* Begin EXTRACTED DATA *
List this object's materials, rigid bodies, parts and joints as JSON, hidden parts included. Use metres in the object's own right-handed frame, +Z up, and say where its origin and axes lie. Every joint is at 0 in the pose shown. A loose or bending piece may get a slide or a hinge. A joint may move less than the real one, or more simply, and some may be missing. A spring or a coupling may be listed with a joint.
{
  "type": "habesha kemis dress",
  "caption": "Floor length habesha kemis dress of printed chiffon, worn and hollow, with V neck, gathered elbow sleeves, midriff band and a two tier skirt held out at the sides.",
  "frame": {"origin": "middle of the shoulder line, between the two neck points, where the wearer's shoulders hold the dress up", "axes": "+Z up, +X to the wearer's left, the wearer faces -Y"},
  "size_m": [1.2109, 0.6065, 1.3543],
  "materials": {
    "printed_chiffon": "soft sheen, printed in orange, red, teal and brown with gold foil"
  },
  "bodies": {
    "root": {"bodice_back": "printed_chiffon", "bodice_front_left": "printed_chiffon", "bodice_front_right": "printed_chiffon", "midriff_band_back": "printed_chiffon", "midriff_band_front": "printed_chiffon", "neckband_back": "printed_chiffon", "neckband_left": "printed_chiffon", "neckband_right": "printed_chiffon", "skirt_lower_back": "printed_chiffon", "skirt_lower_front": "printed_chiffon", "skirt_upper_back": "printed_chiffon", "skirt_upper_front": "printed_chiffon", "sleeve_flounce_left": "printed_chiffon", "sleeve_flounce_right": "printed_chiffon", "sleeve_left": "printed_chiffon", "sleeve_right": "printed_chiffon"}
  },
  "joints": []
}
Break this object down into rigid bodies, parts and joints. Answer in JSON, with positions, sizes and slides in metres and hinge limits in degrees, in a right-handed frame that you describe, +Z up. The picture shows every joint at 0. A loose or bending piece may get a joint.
* End EXTRACTED DATA *
* Begin EXTRACTED DATA *
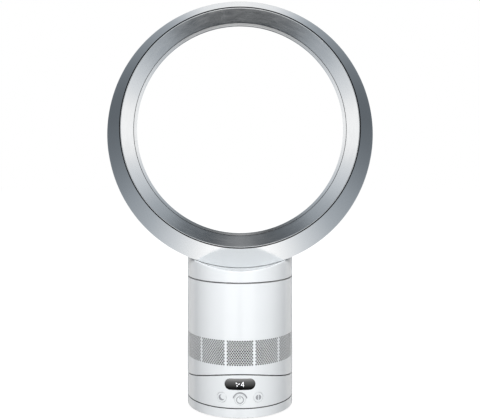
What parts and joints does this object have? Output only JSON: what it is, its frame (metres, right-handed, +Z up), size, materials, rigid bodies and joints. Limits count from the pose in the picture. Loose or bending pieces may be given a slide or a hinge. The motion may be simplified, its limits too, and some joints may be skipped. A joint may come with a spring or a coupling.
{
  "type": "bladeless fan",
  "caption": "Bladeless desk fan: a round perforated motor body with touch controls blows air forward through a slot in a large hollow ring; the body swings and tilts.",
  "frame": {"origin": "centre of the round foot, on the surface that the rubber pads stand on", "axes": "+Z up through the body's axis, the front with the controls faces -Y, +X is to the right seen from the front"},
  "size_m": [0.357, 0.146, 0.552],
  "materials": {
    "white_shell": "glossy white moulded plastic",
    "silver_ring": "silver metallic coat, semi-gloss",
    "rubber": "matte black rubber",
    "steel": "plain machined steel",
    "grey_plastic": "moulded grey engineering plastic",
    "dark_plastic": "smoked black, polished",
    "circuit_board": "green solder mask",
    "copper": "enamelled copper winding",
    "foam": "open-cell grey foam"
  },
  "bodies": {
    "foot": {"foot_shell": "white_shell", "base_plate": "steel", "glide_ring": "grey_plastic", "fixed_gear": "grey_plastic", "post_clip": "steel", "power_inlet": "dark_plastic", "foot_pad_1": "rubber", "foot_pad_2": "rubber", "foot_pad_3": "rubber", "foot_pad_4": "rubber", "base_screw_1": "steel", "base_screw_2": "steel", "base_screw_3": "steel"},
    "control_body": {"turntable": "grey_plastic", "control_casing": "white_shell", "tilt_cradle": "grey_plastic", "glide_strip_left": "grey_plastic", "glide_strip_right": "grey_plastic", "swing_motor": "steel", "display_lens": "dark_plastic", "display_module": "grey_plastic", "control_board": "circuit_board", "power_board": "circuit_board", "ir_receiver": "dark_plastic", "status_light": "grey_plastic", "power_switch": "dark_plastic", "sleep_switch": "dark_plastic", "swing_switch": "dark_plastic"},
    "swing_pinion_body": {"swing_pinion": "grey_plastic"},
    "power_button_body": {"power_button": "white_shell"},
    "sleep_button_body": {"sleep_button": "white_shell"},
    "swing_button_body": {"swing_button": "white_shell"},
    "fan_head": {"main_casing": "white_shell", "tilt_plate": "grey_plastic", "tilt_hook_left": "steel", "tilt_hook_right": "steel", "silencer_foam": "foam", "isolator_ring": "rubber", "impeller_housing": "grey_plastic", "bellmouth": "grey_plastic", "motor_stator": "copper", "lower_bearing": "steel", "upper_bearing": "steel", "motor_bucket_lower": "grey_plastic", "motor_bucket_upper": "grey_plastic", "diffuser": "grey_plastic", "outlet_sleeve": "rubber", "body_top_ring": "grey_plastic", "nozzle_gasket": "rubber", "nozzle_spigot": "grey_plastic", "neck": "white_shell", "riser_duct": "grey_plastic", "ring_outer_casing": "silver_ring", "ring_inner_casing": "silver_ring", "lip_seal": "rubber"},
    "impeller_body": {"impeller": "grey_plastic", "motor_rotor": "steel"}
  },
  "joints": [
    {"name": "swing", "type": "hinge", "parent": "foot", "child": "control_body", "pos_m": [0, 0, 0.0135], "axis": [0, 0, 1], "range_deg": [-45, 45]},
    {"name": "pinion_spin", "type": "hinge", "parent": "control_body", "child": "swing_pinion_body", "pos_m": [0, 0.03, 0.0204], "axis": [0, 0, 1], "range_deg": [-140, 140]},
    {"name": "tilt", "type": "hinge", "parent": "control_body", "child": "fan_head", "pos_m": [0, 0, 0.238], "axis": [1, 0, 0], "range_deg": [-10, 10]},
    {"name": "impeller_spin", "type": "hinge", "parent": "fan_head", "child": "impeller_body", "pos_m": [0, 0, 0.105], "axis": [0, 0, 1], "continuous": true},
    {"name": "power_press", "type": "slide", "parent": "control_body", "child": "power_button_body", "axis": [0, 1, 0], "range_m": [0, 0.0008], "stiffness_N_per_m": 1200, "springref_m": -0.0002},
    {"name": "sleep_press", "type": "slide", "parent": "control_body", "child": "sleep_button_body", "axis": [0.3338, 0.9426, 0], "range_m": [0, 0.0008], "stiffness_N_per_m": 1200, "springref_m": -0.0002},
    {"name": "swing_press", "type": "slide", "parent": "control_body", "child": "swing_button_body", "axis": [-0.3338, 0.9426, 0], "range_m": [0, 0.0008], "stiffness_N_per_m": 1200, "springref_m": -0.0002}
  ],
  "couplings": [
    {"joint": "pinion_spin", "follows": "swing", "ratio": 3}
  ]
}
* End EXTRACTED DATA *
SET PROBLEM
Reproduce the lines exactly, from the line that contains "List this object's" through the line that contains "Break this object", and nothing more.

FULL SOLUTION
List this object's materials, rigid bodies, parts and joints as JSON, hidden parts included. Use metres in the object's own right-handed frame, +Z up, and say where its origin and axes lie. Every joint is at 0 in the pose shown. A loose or bending piece may get a slide or a hinge. A joint may move less than the real one, or more simply, and some may be missing. A spring or a coupling may be listed with a joint.
{
  "type": "habesha kemis dress",
  "caption": "Floor length habesha kemis dress of printed chiffon, worn and hollow, with V neck, gathered elbow sleeves, midriff band and a two tier skirt held out at the sides.",
  "frame": {"origin": "middle of the shoulder line, between the two neck points, where the wearer's shoulders hold the dress up", "axes": "+Z up, +X to the wearer's left, the wearer faces -Y"},
  "size_m": [1.2109, 0.6065, 1.3543],
  "materials": {
    "printed_chiffon": "soft sheen, printed in orange, red, teal and brown with gold foil"
  },
  "bodies": {
    "root": {"bodice_back": "printed_chiffon", "bodice_front_left": "printed_chiffon", "bodice_front_right": "printed_chiffon", "midriff_band_back": "printed_chiffon", "midriff_band_front": "printed_chiffon", "neckband_back": "printed_chiffon", "neckband_left": "printed_chiffon", "neckband_right": "printed_chiffon", "skirt_lower_back": "printed_chiffon", "skirt_lower_front": "printed_chiffon", "skirt_upper_back": "printed_chiffon", "skirt_upper_front": "printed_chiffon", "sleeve_flounce_left": "printed_chiffon", "sleeve_flounce_right": "printed_chiffon", "sleeve_left": "printed_chiffon", "sleeve_right": "printed_chiffon"}
  },
  "joints": []
}
Break this object down into rigid bodies, parts and joints. Answer in JSON, with positions, sizes and slides in metres and hinge limits in degrees, in a right-handed frame that you describe, +Z up. The picture shows every joint at 0. A loose or bending piece may get a joint.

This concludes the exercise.